Output: A structured report containing:

  • Cluster groups of similar/identical skills
  • Similarity scores between flagged pairs
  • Publishing timeline analysis
  • Risk rating: CLEAN / SUSPECT / FARMING
  • Evidence summary for each cluster

Example

Input: Scan top 10 results for "code formatter" on marketplace

🧬 FARMING DETECTED — 2 clone clusters found

Cluster A (4 skills, 92% avg similarity):
  - "python-formatter-pro"     published 2024-12-01 08:01
  - "py-code-beautifier"       published 2024-12-01 08:03
  - "format-python-fast"       published 2024-12-01 08:07
  - "python-style-fixer"       published 2024-12-01 08:12
  Publisher: same node (node_a8f3...)
  Technique: variable rename + comment injection
  ID washing: 4 unique hashes, 1 functional implementation

Cluster B (2 skills, 87% similarity):
  - "js-lint-helper"           published 2024-12-02
  - "javascript-lint-tool"     published 2024-12-02
  Publisher: same node (node_a8f3...)
  Cross-cites Cluster A skills as "dependencies"

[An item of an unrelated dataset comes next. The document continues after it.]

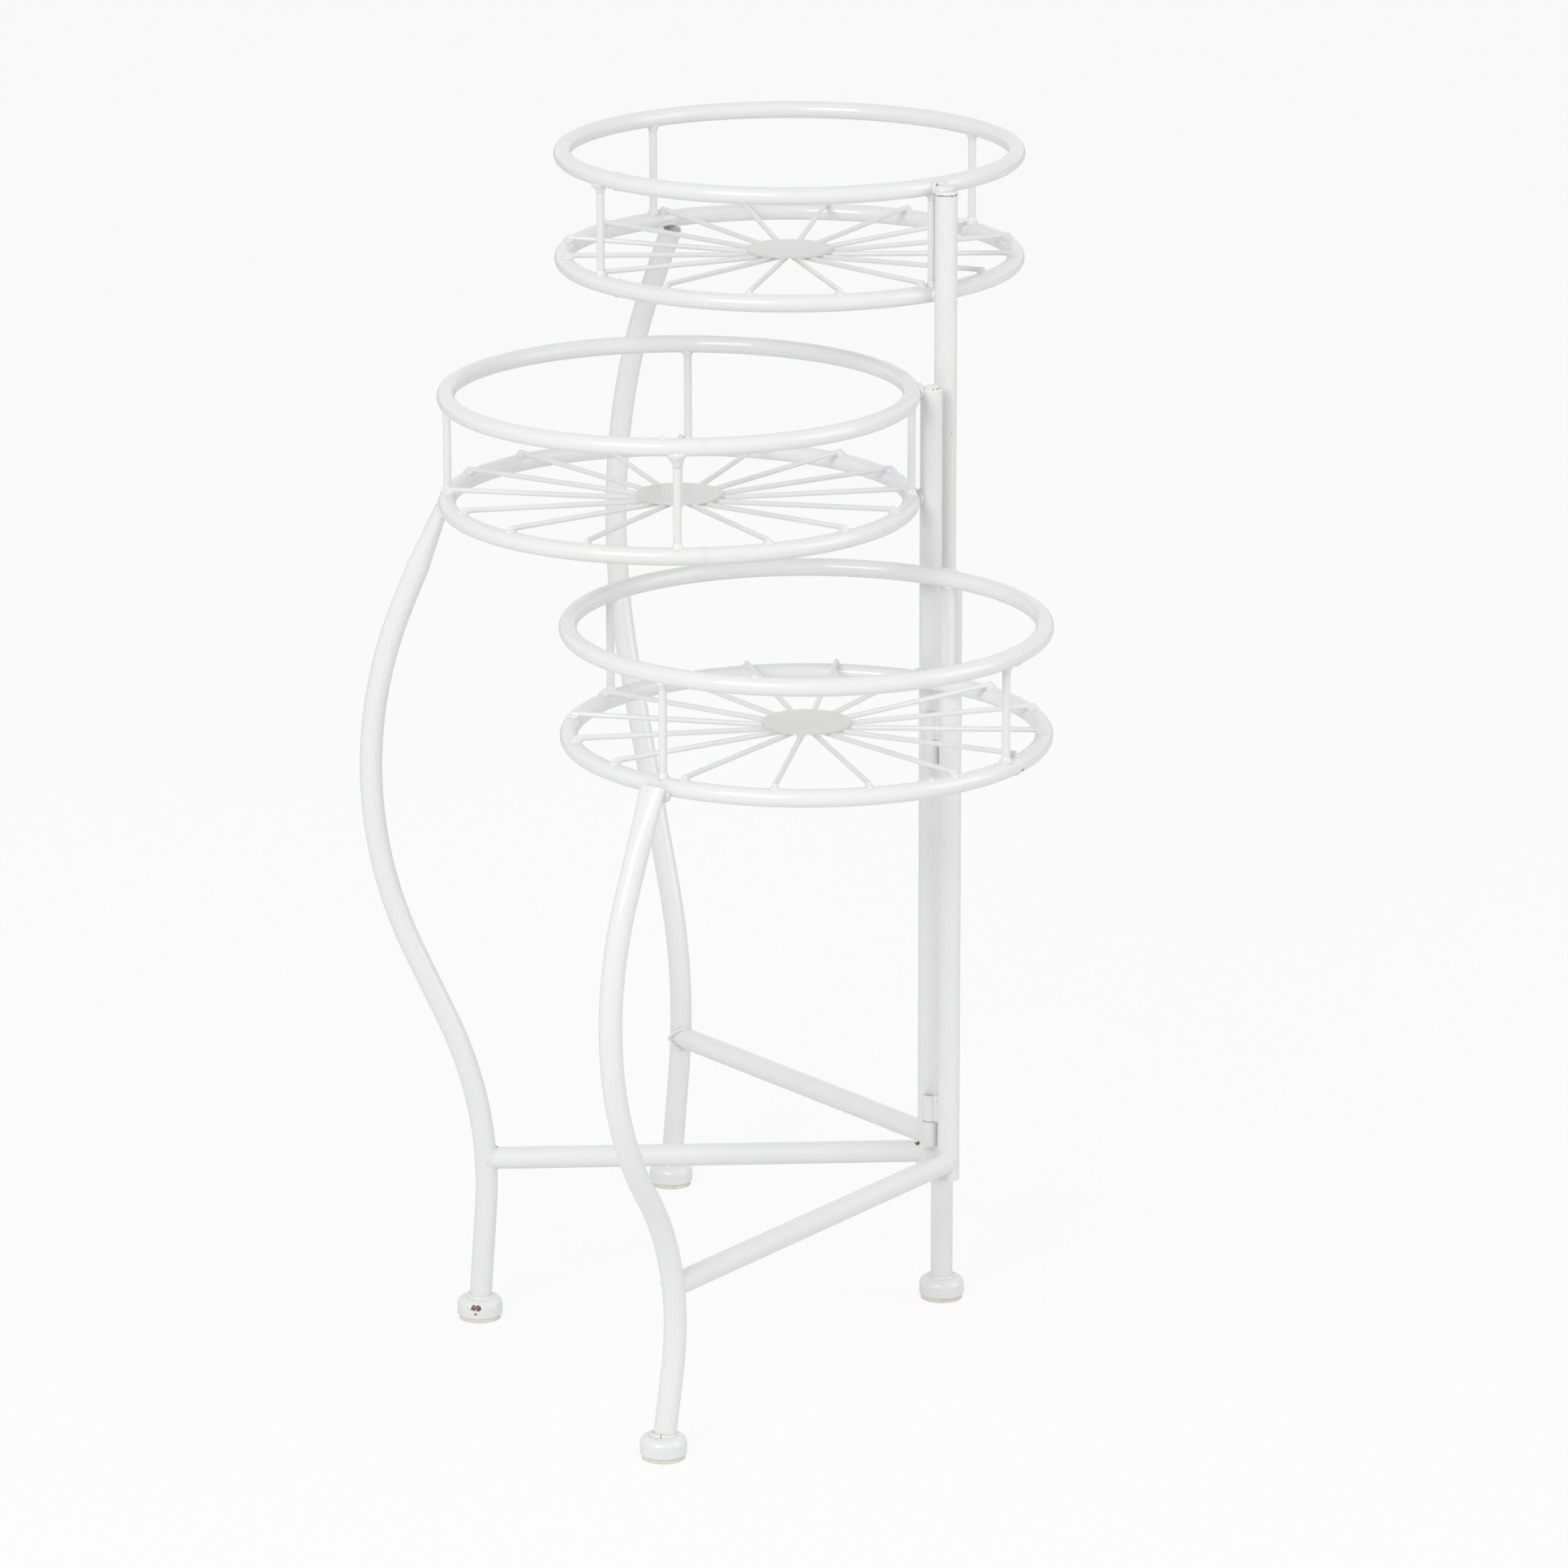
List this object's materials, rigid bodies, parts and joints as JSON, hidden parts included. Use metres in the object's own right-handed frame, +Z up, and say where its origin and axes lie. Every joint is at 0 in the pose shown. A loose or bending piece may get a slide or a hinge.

Total: 6/10 top results are clones from one publisher.
Recommendation: Flag publisher for review. Genuine skills in results: 4/10.

Limitations

Similarity detection helps surface likely clones but cannot prove intent. Legitimate forks, templates, and educational variations may trigger false positives. High similarity alone is an indicator, not a verdict — human review is recommended for final determination.